The comradery is also inspiring. The three operate a successful business despite their differences, which highlights genuine friendship between women, a rarity in costume dramas that usually highlight the competition among them. Many cited how the characters serve as positive role models for female viewers by putting friendships before their love interests.  

But any elements of female self-reliance are undermined in the series by the protection of powerful males. Characters still judge themselves from a patriarchal perspective, shown in their barely unchallenged emphasis on chastity.  

Hong Shui pointed out that the public pushback reflects the growing momentum of feminism in China. “Many feel disappointed probably because they expected the series to show more breakthroughs, such as how they break existing feudal shackles, which is more faithful to the pioneering original drama and the history of Empress Liu E,” he said. “In other words, the depictions of women’s self-reliance are too shallow, at least for many female viewers.”  

These conflicting conservative and progressive ideas about women in the series mirror the clash of old and new ideas in reality, noted Sun Mingze, a sociologist from Xi’an-based Northwest University.  

While women are growing increasingly independent and are making tremendous contributions across different fields, there is still a long way to go in China.

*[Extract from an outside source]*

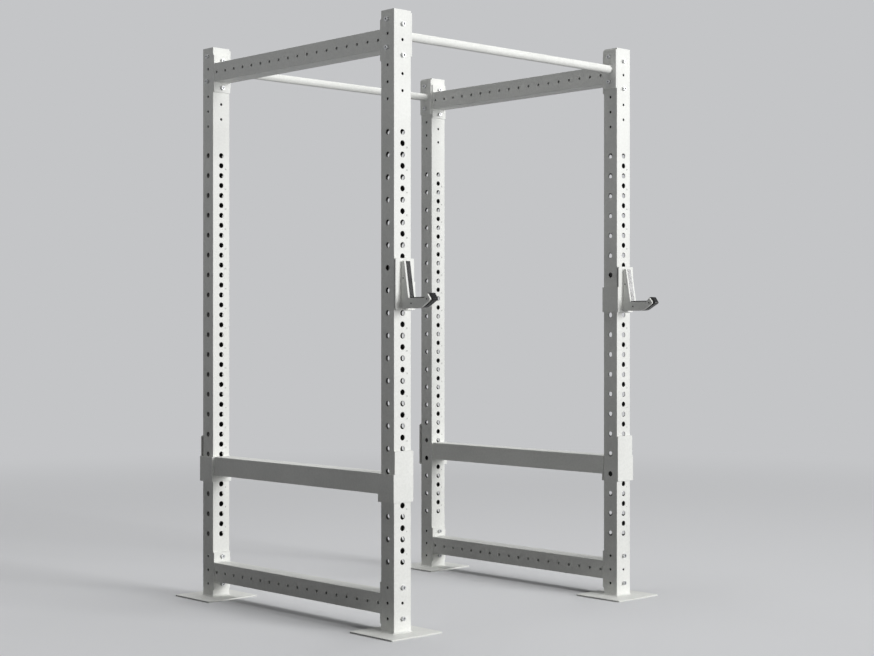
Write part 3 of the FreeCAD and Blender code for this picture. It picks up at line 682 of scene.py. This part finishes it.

Discrimination against women remains in the job market and workplace, particularly against married women. Persistent issues include harassment, domestic violence, sex trafficking and other attacks against women that chronically make headlines. Many are still fighting for their reproductive freedom.  

The show’s mixed signals about sex are equally awkward, but also reflect existing polarized views in China. While younger viewers may have liberal standpoints on sex, many men still prefer to marry virgins and look down on women who divorce. “That’s probably why the show is conservative when it comes to sex,” Sun told NewsChina. “But if it swung too far the other way, there would be controversy too.”